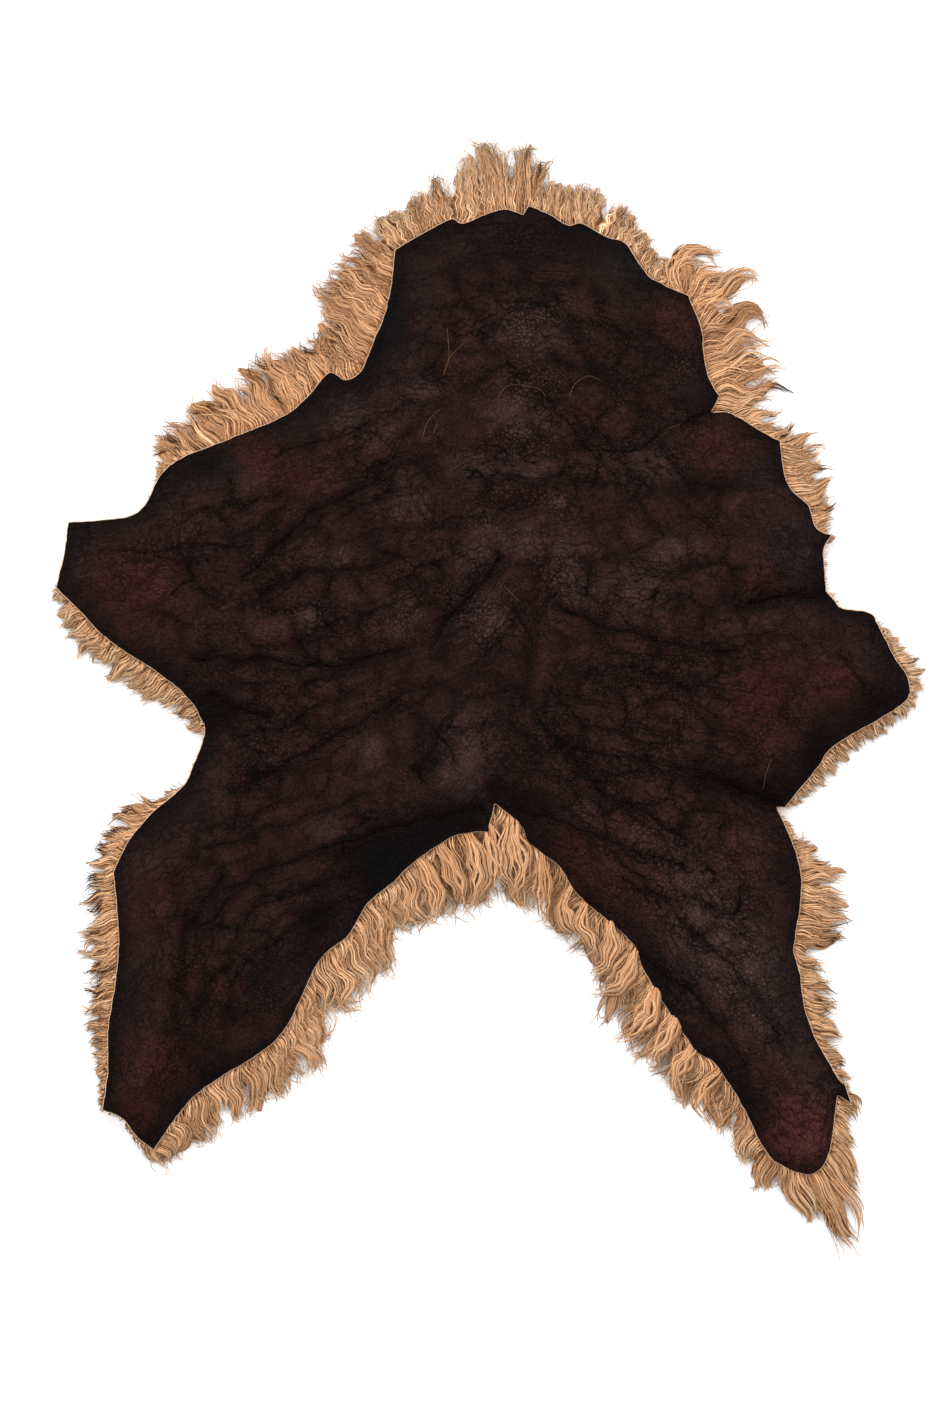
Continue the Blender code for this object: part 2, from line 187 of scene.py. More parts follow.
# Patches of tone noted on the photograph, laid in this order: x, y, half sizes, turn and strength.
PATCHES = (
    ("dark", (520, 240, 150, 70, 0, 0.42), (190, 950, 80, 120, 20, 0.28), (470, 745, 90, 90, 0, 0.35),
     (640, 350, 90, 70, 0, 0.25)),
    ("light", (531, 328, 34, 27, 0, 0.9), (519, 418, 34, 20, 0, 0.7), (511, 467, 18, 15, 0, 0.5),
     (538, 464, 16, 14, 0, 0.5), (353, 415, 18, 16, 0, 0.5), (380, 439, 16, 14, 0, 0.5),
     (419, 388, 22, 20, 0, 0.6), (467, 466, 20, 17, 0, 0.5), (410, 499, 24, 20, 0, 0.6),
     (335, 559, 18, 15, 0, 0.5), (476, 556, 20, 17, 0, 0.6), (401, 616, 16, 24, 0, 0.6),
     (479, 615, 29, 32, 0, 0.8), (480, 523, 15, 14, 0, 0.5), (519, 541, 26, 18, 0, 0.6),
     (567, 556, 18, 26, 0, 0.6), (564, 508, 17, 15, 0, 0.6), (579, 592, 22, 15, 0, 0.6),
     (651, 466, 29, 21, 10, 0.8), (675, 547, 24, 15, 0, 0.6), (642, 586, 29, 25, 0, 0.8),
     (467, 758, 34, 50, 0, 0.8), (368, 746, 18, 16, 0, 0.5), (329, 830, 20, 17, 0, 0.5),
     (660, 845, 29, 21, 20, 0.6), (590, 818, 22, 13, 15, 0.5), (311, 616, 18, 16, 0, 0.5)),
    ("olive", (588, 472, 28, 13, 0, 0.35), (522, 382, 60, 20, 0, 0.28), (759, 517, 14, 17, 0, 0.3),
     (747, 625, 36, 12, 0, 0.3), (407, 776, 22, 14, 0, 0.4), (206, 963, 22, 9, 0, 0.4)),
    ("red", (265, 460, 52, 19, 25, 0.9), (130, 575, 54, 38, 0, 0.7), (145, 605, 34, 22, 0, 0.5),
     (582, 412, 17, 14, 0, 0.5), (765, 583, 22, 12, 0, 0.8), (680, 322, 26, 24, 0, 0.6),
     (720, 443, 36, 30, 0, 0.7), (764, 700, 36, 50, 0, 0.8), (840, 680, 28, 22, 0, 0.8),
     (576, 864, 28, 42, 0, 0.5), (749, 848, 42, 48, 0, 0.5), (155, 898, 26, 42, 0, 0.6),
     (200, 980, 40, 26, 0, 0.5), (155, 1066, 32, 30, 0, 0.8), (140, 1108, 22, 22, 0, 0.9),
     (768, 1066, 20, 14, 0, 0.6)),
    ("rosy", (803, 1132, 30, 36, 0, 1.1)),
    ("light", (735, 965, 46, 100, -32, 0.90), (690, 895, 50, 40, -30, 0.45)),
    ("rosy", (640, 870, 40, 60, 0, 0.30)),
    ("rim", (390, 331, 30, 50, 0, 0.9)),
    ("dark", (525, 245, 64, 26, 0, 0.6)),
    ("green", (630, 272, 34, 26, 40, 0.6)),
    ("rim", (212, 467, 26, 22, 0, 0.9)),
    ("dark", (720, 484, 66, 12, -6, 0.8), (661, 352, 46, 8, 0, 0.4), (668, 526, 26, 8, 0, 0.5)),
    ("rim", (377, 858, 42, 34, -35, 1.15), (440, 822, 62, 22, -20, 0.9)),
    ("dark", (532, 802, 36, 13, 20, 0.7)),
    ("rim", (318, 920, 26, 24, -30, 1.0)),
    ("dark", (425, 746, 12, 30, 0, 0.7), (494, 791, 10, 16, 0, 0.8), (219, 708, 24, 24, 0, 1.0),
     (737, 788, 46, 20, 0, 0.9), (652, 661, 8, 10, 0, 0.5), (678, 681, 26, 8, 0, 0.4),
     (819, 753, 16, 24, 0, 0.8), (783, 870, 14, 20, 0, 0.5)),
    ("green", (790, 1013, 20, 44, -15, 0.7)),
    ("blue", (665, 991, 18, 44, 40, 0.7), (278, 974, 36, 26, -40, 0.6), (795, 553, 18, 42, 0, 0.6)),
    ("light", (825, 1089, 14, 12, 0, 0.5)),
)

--

Collect, from the material above, every line containing the word "this".

=== Complete response ===
Continue the Blender code for this object: part 2, from line 187 of scene.py. More parts follow.
# Patches of tone noted on the photograph, laid in this order: x, y, half sizes, turn and strength.